• **SET EXERCISE**
Give back the whole listing exactly as shown.

※

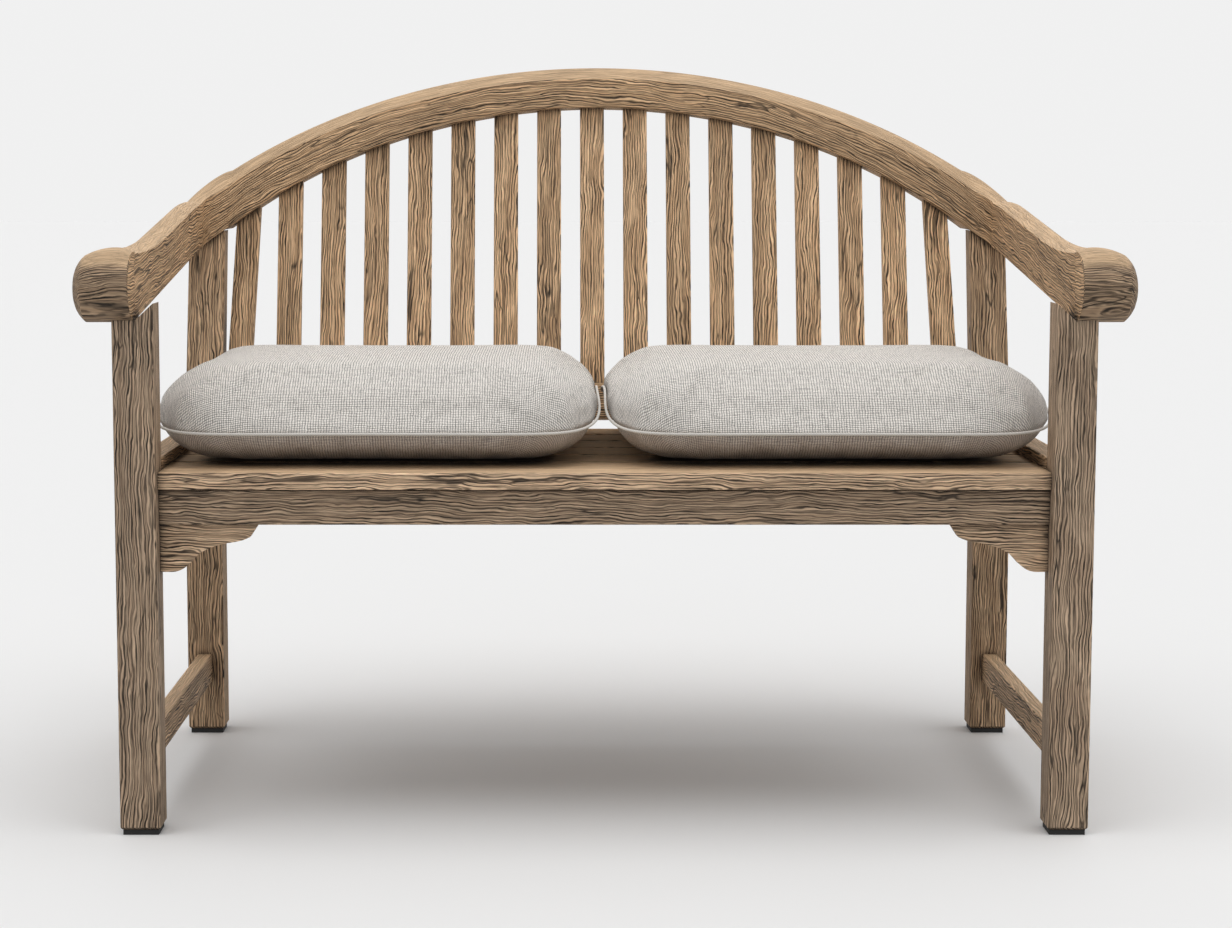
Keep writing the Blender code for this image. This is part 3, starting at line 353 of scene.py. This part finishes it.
def swept(rings, starts, closed=False):
    # a skin over rings of points; its grain map runs along the sweep and around it
    form = bmesh.new()
    ring = bmesh.ops.create_circle(form, segments=len(rings[0]), radius=1.0)["verts"]
    for vertex, point in zip(ring, rings[0]):
        vertex.co = point
    made = [ring]
    for points in rings[1:]:
        form.verts.index_update()
        made.append(grownRing(form, made[-1], points))
    mapped = {}
    for loop, start in zip(made, starts):
        around = 0.0
        for place, vertex in enumerate(loop):
            if place:
                around += (vertex.co - loop[place - 1].co).length
            mapped[vertex] = (start, around, place)
    grain = form.loops.layers.uv.new("grain")
    last = len(rings[0]) - 1
    girth = mapped[made[0][last]][1] + (made[0][0].co - made[0][last].co).length
    for face in form.faces:
        wraps = {mapped[vertex][2] for vertex in face.verts} >= {0, last}
        for corner in face.loops:
            start, around, place = mapped[corner.vert]
            if wraps and place == 0:
                around = girth
            corner[grain].uv = (start, around)
    ends = [edge for edge in form.edges if len(edge.link_faces) == 1]
    if closed:
        bmesh.ops.bridge_loops(form, edges=ends)
    else:
        for face in bmesh.ops.holes_fill(form, edges=ends, sides=0)["faces"]:
            for corner in face.loops:
                corner[grain].uv = (corner.vert.co.y, corner.vert.co.z)
    bmesh.ops.recalc_face_normals(form, faces=form.faces)
    return form


def placed(name, data):
    item = bpy.data.objects.new(name, data)
    bpy.context.scene.collection.objects.link(item)
    return item


def newPiece(name, form, sharp):
    mesh = bpy.data.meshes.new(name)
    form.to_mesh(mesh)
    form.free()
    mesh.shade_smooth()
    mesh.set_sharp_from_angle(angle=math.radians(sharp))
    return placed(name, mesh)


def settled(item):
    # the piece's mesh with its modifiers applied
    bpy.context.view_layer.update()
    seen = item.evaluated_get(bpy.context.evaluated_depsgraph_get())
    mesh = bpy.data.meshes.new_from_object(seen)
    item.modifiers.clear()
    item.data = mesh


# Arched rail and arms, with the same curves as the solids that they stand for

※

• **TASK RESPONSE**
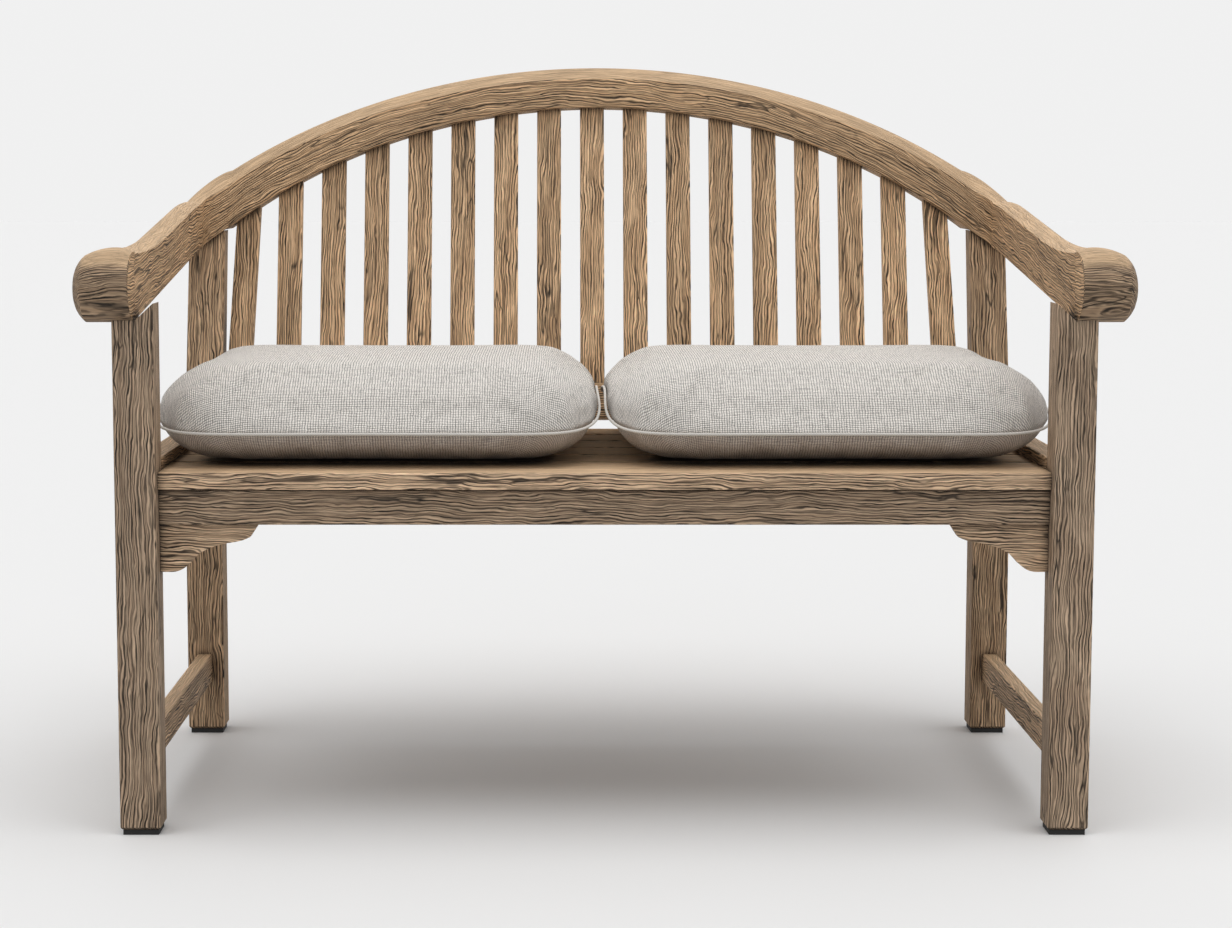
Keep writing the Blender code for this image. This is part 3, starting at line 353 of scene.py. This part finishes it.
def swept(rings, starts, closed=False):
    # a skin over rings of points; its grain map runs along the sweep and around it
    form = bmesh.new()
    ring = bmesh.ops.create_circle(form, segments=len(rings[0]), radius=1.0)["verts"]
    for vertex, point in zip(ring, rings[0]):
        vertex.co = point
    made = [ring]
    for points in rings[1:]:
        form.verts.index_update()
        made.append(grownRing(form, made[-1], points))
    mapped = {}
    for loop, start in zip(made, starts):
        around = 0.0
        for place, vertex in enumerate(loop):
            if place:
                around += (vertex.co - loop[place - 1].co).length
            mapped[vertex] = (start, around, place)
    grain = form.loops.layers.uv.new("grain")
    last = len(rings[0]) - 1
    girth = mapped[made[0][last]][1] + (made[0][0].co - made[0][last].co).length
    for face in form.faces:
        wraps = {mapped[vertex][2] for vertex in face.verts} >= {0, last}
        for corner in face.loops:
            start, around, place = mapped[corner.vert]
            if wraps and place == 0:
                around = girth
            corner[grain].uv = (start, around)
    ends = [edge for edge in form.edges if len(edge.link_faces) == 1]
    if closed:
        bmesh.ops.bridge_loops(form, edges=ends)
    else:
        for face in bmesh.ops.holes_fill(form, edges=ends, sides=0)["faces"]:
            for corner in face.loops:
                corner[grain].uv = (corner.vert.co.y, corner.vert.co.z)
    bmesh.ops.recalc_face_normals(form, faces=form.faces)
    return form


def placed(name, data):
    item = bpy.data.objects.new(name, data)
    bpy.context.scene.collection.objects.link(item)
    return item


def newPiece(name, form, sharp):
    mesh = bpy.data.meshes.new(name)
    form.to_mesh(mesh)
    form.free()
    mesh.shade_smooth()
    mesh.set_sharp_from_angle(angle=math.radians(sharp))
    return placed(name, mesh)


def settled(item):
    # the piece's mesh with its modifiers applied
    bpy.context.view_layer.update()
    seen = item.evaluated_get(bpy.context.evaluated_depsgraph_get())
    mesh = bpy.data.meshes.new_from_object(seen)
    item.modifiers.clear()
    item.data = mesh


# Arched rail and arms, with the same curves as the solids that they stand for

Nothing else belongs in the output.